Search code examples
pythonpython-3.xpytesser

Image to text python


I am using python 3.x and using the following code to convert image into text:

from PIL import Image
from pytesseract import image_to_string

image = Image.open('image.png', mode='r')
print(image_to_string(image))

I am getting the following error:

Traceback (most recent call last):
  File "C:/Users/hp/Desktop/GII/Image_to_text.py", line 12, in <module>
    print(image_to_string(image))
  File "C:\Users\hp\Downloads\WinPython-64bit-3.5.1.2\python-3.5.1.amd64\lib\site-packages\pytesseract\pytesseract.py", line 161, in image_to_string
    config=config)
  File "C:\Users\hp\Downloads\WinPython-64bit-3.5.1.2\python-3.5.1.amd64\lib\site-packages\pytesseract\pytesseract.py", line 94, in run_tesseract
    stderr=subprocess.PIPE)
  File "C:\Users\hp\Downloads\WinPython-64bit-3.5.1.2\python-3.5.1.amd64\lib\subprocess.py", line 950, in __init__
    restore_signals, start_new_session)
  File "C:\Users\hp\Downloads\WinPython-64bit-3.5.1.2\python-3.5.1.amd64\lib\subprocess.py", line 1220, in _execute_child
    startupinfo)
FileNotFoundError: [WinError 2] The system cannot find the file specified

Please note that I have put the image in the same directory where my python is present. Also It does not raise error on image = Image.open('image.png', mode='r') but it raises on the line print(image_to_string(image)).

Any idea what might be wrong here? Thanks


Solution

  • You have to have tesseract installed and accesible in your path.

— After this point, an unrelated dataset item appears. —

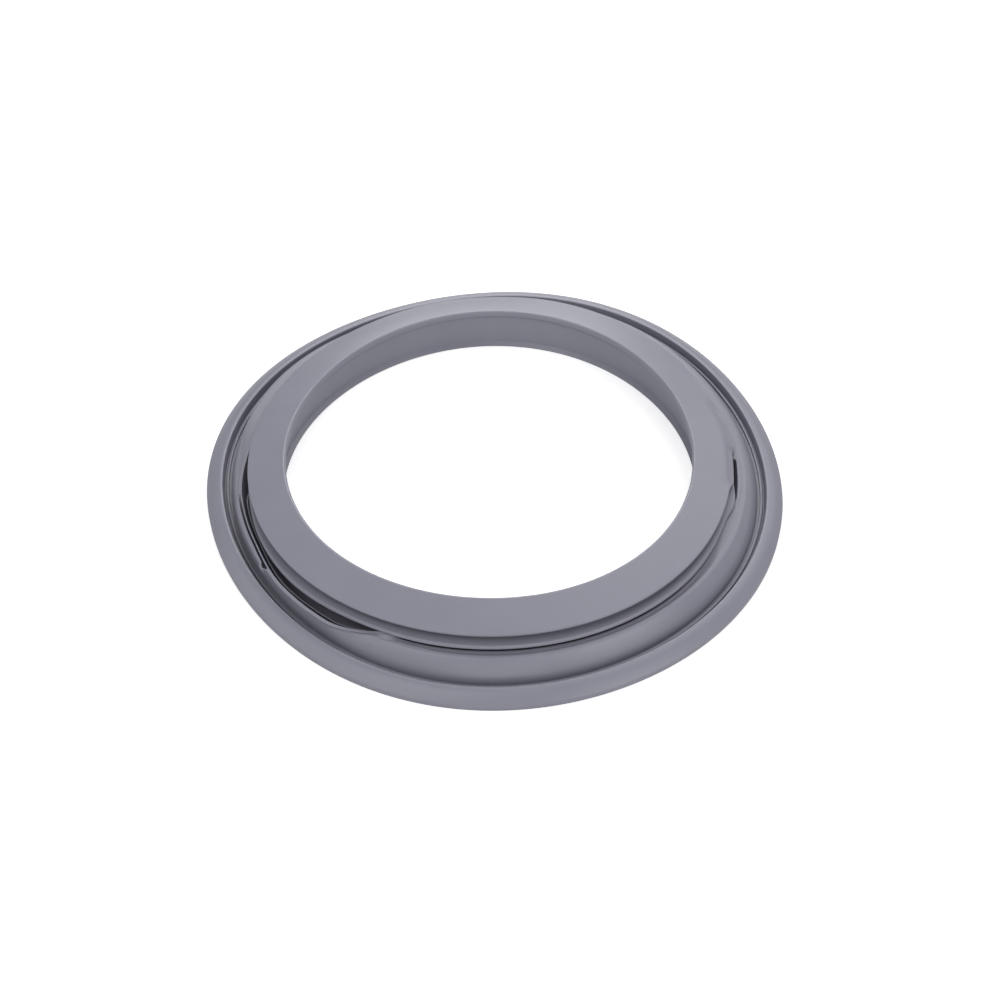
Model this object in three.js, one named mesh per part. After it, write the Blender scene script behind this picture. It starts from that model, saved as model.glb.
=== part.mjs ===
import * as THREE from 'three';

// Door seal of a front-loading washing machine: one moulded rubber bellows.
// It lies on its tub side, with the wide rim on the floor and the door flange on top.
// Sizes are in millimetres, Z points up, and the origin is the middle of the seal, on the floor.
// Angles are in degrees round the ring, from +X towards +Y. Widths are chained from the rim inwards.

// Rim that grips the mouth of the tub
const rimRadius = 195.2;
const rimEdgeHeight = 3.9;
const rimEdgeRounding = 1.4;
const rimFaceWidth = 11.4;
const rimFaceRise = 5;
const rimLipRounding = 0.9;
const rimLipLean = 0.7;

// Channel that takes the lip of the tub, with a sealing bead on its floor
const channelWidth = 4.5;
const beadSetBack = 1.2;
const beadWidth = 1.8;
const beadHeight = 1.8;
const beadRounding = 0.6;

// Bellows wall, from the channel up to the crest of the fold
const skin = 2.6;
const bellowsWidth = 14.7;
const crestHeight = 16.4;
const crestRounding = 2.3;
const wallStartRise = 8;
const wallStartLean = 0.8;
const shoulderReach = 7;

// Hollow under the wall: how far its crown and its haunch are drawn towards the rim
const hollowCrown = 0.45;
const hollowHaunch = 0.6;

// Fold under the clamp ledge, with one thin inner pleat in its valley
const crestTuck = 2;
const foldSkin = 2.2;
const foldLean = 2.5;
const valleyRounding = 1;
const pleatSetBack = 2.8;
const pleatThickness = 1.8;
const pleatTipThickness = 1;
const pleatSpacing = 5.8;
const pleatHeight = 9.6;

// Collar: clamp ledge, clamp groove, door flange and inner wall
const foldGap = 1.2;
const ledgeOverhang = 2.7;
const ledgeThickness = 2;
const ledgeRounding = 0.8;
const grooveHeight = 4.9;
const grooveDepth = 8;
const grooveRounding = 1.5;
const flangeWidth = 25.6;
const flangeTipThickness = 1.5;
const flangeRise = 5.4;
const lipRounding = 2.2;
const lipDepth = 4.9;
const lipUndercut = 1.9;
const collarWall = 3.4;
const collarCornerRounding = 2.5;
const wallFlare = 3.9;
const footLipWidth = 3.2;
const footLipHeight = 3;
const footLipSlope = 1.2;
const footBaseInset = 0.6;

// Set of the soft ring as it lies: the collar sits askew and nothing is quite round.
// A wave has a depth in millimetres and the angle that it is turned by.
const collarOffsetX = -3.06;
const collarWave = 1.4;
const collarWaveTurn = 123;
const footLean = 4;
const footOval = 1.3;
const rimOval = 0.75;
const rimOvalTurn = 93;
const rimThreeWave = 1.45;
const rimThreeWaveTurn = -156;
const rimFourWave = 1.4;
const rimFourWaveTurn = 87;

// Stretch at the front left where the fold has sprung open
const openFrom = [165, 200];
const openUntil = [233, 247.5];
const openWallWidth = 5.1;
const openFollow = 0.55;
const openHollowHeight = 7;
const openHollowSetBack = 1;
const ledgeBulge = 3;
const ledgeBulgeSpan = [198, 246];
const ledgeDip = 1.9;
const ledgeDipSpan = [170, 206];

// Short slit at the right where the crest has slipped out from under the ledge
const slitSpan = [342, 359];
const slitRamp = 3;
const slitWidth = 4.8;

// Step in the open stretch: before it the wall has a broad top, and beyond it a slumping slope
const stepSpan = [204, 220];
const stepWidth = 2.8;
const slopeFrom = [207, 213];
const slopeUntil = [238, 252];
const slopeSlump = 3;

// Fineness of the mesh
const stationCount = 96;
const wallSteps = 6;
const hollowSteps = 4;

// A rounding takes at most this share of the shorter edge beside it
const roundingLimit = 0.45;

// Radii that the chain of widths gives where the ring is true
const trueWallFoot = rimRadius - rimFaceWidth - rimLipLean - channelWidth;
const trueLedge = trueWallFoot - bellowsWidth;

const radians = THREE.MathUtils.degToRad;
const smooth = THREE.MathUtils.smoothstep;
const mix = THREE.MathUtils.lerp;

// Waves round the ring: so many crests, so deep, turned by an angle
function wave(angle, crests, depth, turnedBy) {
  return depth * Math.cos(radians(crests * angle + turnedBy));
}

// One soft bump over a span of angles: 0 at both ends and 1 in the middle
function bump(angle, [from, until]) {
  const share = THREE.MathUtils.clamp((angle - from) / (until - from), 0, 1);
  return Math.sin(Math.PI * share) ** 2;
}

// 0 before the first pair of angles, 1 between the pairs and 0 after the second pair
function stretch(angle, rise, fall) {
  return smooth(angle, rise[0], rise[1]) * (1 - smooth(angle, fall[0], fall[1]));
}

// How far the soft rim stands outside its true circle
function rimWander(angle) {
  return wave(angle, 2, rimOval, rimOvalTurn)
    + wave(angle, 3, rimThreeWave, rimThreeWaveTurn)
    + wave(angle, 4, rimFourWave, rimFourWaveTurn);
}

// How far the collar's head stands outside a circle about the middle of the rim
function collarWander(angle) {
  return wave(angle, 1, collarOffsetX, 0) + wave(angle, 3, collarWave, collarWaveTurn);
}

// The collar's foot also leans towards the front and is slightly oval
function footWander(angle) {
  return collarWander(angle) - footLean * Math.sin(radians(angle)) + wave(angle, 2, footOval, 0);
}

// Rounds the corners of a closed outline. Each corner is [radius, height, rounding, steps],
// and one without a rounding stays a single point.
function roundCorners(corners) {
  const places = corners.map(([radius, height]) => new THREE.Vector2(radius, height));
  const outline = [];
  corners.forEach(([, , rounding = 0, steps = 1], index) => {
    const place = places[index];
    if (rounding === 0) {
      outline.push(place);
      return;
    }
    const before = places[(index + places.length - 1) % places.length].clone().sub(place);
    const after = places[(index + 1) % places.length].clone().sub(place);
    const shortest = Math.min(before.length(), after.length());
    const halfCorner = (before.angle() - after.angle()) / 2;
    const wanted = rounding / Math.abs(Math.tan(halfCorner));
    const cut = Math.min(wanted, shortest * roundingLimit);
    const start = place.clone().add(before.setLength(cut));
    const end = place.clone().add(after.setLength(cut));
    const arc = new THREE.QuadraticBezierCurve(start, place, end);
    outline.push(...arc.getPoints(steps));
  });
  return outline;
}

// Points of a curve from one place to another, as corners without a rounding
function curveBetween(start, startPull, endPull, end, steps) {
  const curve = new THREE.CubicBezierCurve(
    new THREE.Vector2(...start),
    new THREE.Vector2(...startPull),
    new THREE.Vector2(...endPull),
    new THREE.Vector2(...end),
  );
  return curve.getPoints(steps).map((point) => [point.x, point.y]);
}

// Section of the moulding at one angle, from the rim's base over the top and back underneath
function sectionAt(angle) {
  const rim = rimWander(angle);
  const collar = collarWander(angle);
  const foot = footWander(angle);
  const open = stretch(angle, openFrom, openUntil);
  const slope = stretch(angle, slopeFrom, slopeUntil);
  const [slitStart, slitEnd] = slitSpan;
  const slit = stretch(angle, [slitStart, slitStart + slitRamp], [slitEnd - slitRamp, slitEnd]);

  // Rim and channel
  const rimEdge = rimRadius + rim;
  const rimLip = rimEdge - rimFaceWidth;
  const rimLipHeight = rimEdgeHeight + rimFaceRise;
  const lipFoot = rimLip - rimLipLean;
  const beadOuter = lipFoot - beadSetBack;
  const beadInner = beadOuter - beadWidth;
  const beadTop = skin + beadHeight;
  const wallFoot = lipFoot - channelWidth;

  // Collar radii that the fold depends on
  const bulge = ledgeBulge * bump(angle, ledgeBulgeSpan);
  const dip = ledgeDip * bump(angle, ledgeDipSpan);
  const ledgeTip = trueLedge + collar + bulge - dip;
  const flangeEdge = trueLedge - ledgeOverhang + collar;

  // Crest and fold
  const closedCrest = ledgeTip - crestTuck;
  const broadTop = stepWidth * (1 - smooth(angle, ...stepSpan));
  const openCrest = trueWallFoot - openWallWidth - broadTop;
  const crest = mix(closedCrest, openCrest, open) + slit * slitWidth;
  const valleyCorner = crest - foldLean - openFollow * (crest - closedCrest);
  const pleatFoot = valleyCorner - pleatSetBack;
  const pleatTip = crest - pleatSpacing;
  const wallEnd = crest + crestRounding;
  const reach = mix(shoulderReach, 0, open);
  const shoulderHeight = crestHeight - slope * slopeSlump;

  // Hollow under the bellows wall
  const hollowTop = mix(crestHeight - skin, openHollowHeight, open);
  const hollowTip = mix(crest + foldSkin, crest - openHollowSetBack, open);
  const hollowFoot = wallFoot - skin;
  const hollowWidth = hollowFoot - hollowTip;

  // Heights of the collar
  const ledgeUnderside = crestHeight + foldGap;
  const ledgeTop = ledgeUnderside + ledgeThickness;
  const grooveTop = ledgeTop + grooveHeight;
  const flangeTipTop = grooveTop + flangeTipThickness;
  const flangeTop = flangeTipTop + flangeRise;
  const lipBottom = flangeTop - lipDepth;

  // Radii of the collar
  const grooveFloor = flangeEdge - grooveDepth;
  const lipNose = flangeEdge - flangeWidth;
  const wallTop = lipNose + lipUndercut;
  const footRadius = wallTop - collar + wallFlare + foot;
  const footTip = footRadius - footLipWidth;

  return roundCorners([
    [rimEdge, 0],
    [rimEdge, rimEdgeHeight, rimEdgeRounding, 2],
    [rimLip, rimLipHeight, rimLipRounding, 2],
    [lipFoot, skin],
    [beadOuter, skin],
    [beadOuter, beadTop, beadRounding],
    [beadInner, beadTop, beadRounding],
    [beadInner, skin],
    ...curveBetween(
      [wallFoot, skin],
      [wallFoot - wallStartLean, skin + wallStartRise],
      [wallEnd + reach, shoulderHeight],
      [wallEnd, crestHeight],
      wallSteps,
    ),
    [crest, crestHeight, crestRounding, 2],
    [valleyCorner, skin, valleyRounding],
    [pleatFoot, skin],
    [pleatTip + pleatTipThickness / 2, pleatHeight],
    [pleatTip - pleatTipThickness / 2, pleatHeight],
    [pleatFoot - pleatThickness, skin],
    [footRadius + collarWall, skin, collarCornerRounding],
    [wallTop + collarWall, ledgeUnderside, collarCornerRounding],
    [ledgeTip, ledgeUnderside],
    [ledgeTip - ledgeThickness / 2, ledgeTop, ledgeRounding],
    [grooveFloor, ledgeTop, grooveRounding],
    [grooveFloor, grooveTop, grooveRounding],
    [flangeEdge, grooveTop],
    [flangeEdge, flangeTipTop, flangeTipThickness / 2],
    [lipNose, flangeTop, lipRounding, 2],
    [lipNose, lipBottom, lipRounding / 2],
    [wallTop, lipBottom],
    [footRadius, footLipHeight],
    [footTip, footLipSlope],
    [footTip + footBaseInset, 0],
    [valleyCorner + foldSkin, 0],
    ...curveBetween(
      [hollowTip, hollowTop],
      [hollowTip + hollowWidth * hollowCrown, hollowTop],
      [hollowFoot - wallStartLean / 2, hollowTop * hollowHaunch],
      [hollowFoot, 0],
      hollowSteps,
    ),
  ]);
}

// The ring: a lathe gives the closed mesh, and each of its points then takes its own station's
// place. The soft ring isn't true, so its box is centred on the origin afterwards.
function makeSeal() {
  const firstSection = sectionAt(0);
  const profile = [...firstSection, firstSection[0]];
  const geometry = new THREE.LatheGeometry(profile, stationCount);
  const places = geometry.attributes.position;
  for (let station = 0; station <= stationCount; station += 1) {
    const angle = (360 / stationCount) * (station % stationCount);
    const section = sectionAt(angle);
    const turn = radians(angle);
    for (let step = 0; step < profile.length; step += 1) {
      const point = section[step % section.length];
      const index = station * profile.length + step;
      places.setXYZ(index, point.x * Math.cos(turn), point.x * Math.sin(turn), point.y);
    }
  }
  geometry.computeBoundingBox();
  const middle = geometry.boundingBox.getCenter(new THREE.Vector3());
  geometry.translate(-middle.x, -middle.y, 0);
  geometry.computeVertexNormals();
  return geometry;
}

const rubber = new THREE.MeshStandardMaterial({ color: 0x8d8c96, roughness: 0.55, metalness: 0 });
const seal = new THREE.Mesh(makeSeal(), rubber);
seal.name = 'door_seal';

const doorSeal = new THREE.Group();
doorSeal.add(seal);

export default doorSeal;
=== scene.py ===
import math

import bpy
from mathutils import Matrix, Vector


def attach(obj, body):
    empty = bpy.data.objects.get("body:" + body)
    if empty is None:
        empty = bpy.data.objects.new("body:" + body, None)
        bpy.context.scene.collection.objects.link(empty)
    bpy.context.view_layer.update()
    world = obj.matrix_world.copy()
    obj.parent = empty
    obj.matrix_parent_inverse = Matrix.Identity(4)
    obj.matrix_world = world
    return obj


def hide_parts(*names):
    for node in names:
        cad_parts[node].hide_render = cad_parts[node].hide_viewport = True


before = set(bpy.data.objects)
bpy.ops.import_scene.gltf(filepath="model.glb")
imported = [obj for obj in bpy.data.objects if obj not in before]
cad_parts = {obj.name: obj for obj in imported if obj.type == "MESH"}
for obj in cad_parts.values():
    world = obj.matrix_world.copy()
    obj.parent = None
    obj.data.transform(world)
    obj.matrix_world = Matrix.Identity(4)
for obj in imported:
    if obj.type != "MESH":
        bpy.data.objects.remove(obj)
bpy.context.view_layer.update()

# Camera.
# It stands in front of the seal and looks down on it from nearly halfway up, a little under a
# metre away, rolled by less than a degree. It aims at the floor in front of the ring's middle.
camera_elevation = math.radians(46.65)
camera_azimuth = math.radians(-0.26)
camera_roll = math.radians(-0.7)
camera_distance = 0.9398
camera_lens = 50.2
camera_aim = Vector((0.0044, -0.0243, 0))

towards_camera = Vector((
    math.sin(camera_azimuth) * math.cos(camera_elevation),
    -math.cos(camera_azimuth) * math.cos(camera_elevation),
    math.sin(camera_elevation),
))
level_right = Vector((math.cos(camera_azimuth), math.sin(camera_azimuth), 0))
level_up = towards_camera.cross(level_right)
image_right = level_right * math.cos(camera_roll) + level_up * math.sin(camera_roll)
image_up = level_up * math.cos(camera_roll) - level_right * math.sin(camera_roll)
bpy.ops.object.camera_add()
camera = bpy.context.object
camera.name = "camera"
camera.matrix_world = Matrix.Translation(camera_aim + towards_camera * camera_distance) @ (
    Matrix((image_right, image_up, towards_camera)).transposed().to_4x4()
)
camera.data.lens = camera_lens
bpy.context.scene.camera = camera

# Floor and light.
# A white sweep carries the seal in a pale room. Ten soft boxes stand round it, the strongest at the
# back, with none straight above. The sweep looks white and keeps the seal's shadow.
floor_size = 8
floor_depth = 0.0002
floor_bounce = 0.8
floor_tone = 0.95
floor_glow = 0.5
room_light = 0.25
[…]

    According to source, pytesseract is merely a wrapper for subprocess.Popen with tesseract binary as a binary to run. It does not perform any kind of OCR itself.

    Relevant part of sources:

    def run_tesseract(input_filename, output_filename_base, lang=None, boxes=False, config=None):
        '''
        runs the command:
            `tesseract_cmd` `input_filename` `output_filename_base`
    
        returns the exit status of tesseract, as well as tesseract's stderr output
        '''
        command = [tesseract_cmd, input_filename, output_filename_base]
    
        if lang is not None:
            command += ['-l', lang]
    
        if boxes:
            command += ['batch.nochop', 'makebox']
    
        if config:
            command += shlex.split(config)
    
        proc = subprocess.Popen(command,
                stderr=subprocess.PIPE)
        return (proc.wait(), proc.stderr.read())
    

    Quoting another part of source:

    # CHANGE THIS IF TESSERACT IS NOT IN YOUR PATH, OR IS NAMED DIFFERENTLY
    tesseract_cmd = 'tesseract'
    

    So quick way of changing tesseract path would be:

    import pytesseract
    pytesseract.tesseract_cmd = "/absolute/path/to/tesseract"  # this should be done only once 
    pytesseract.image_to_string(img)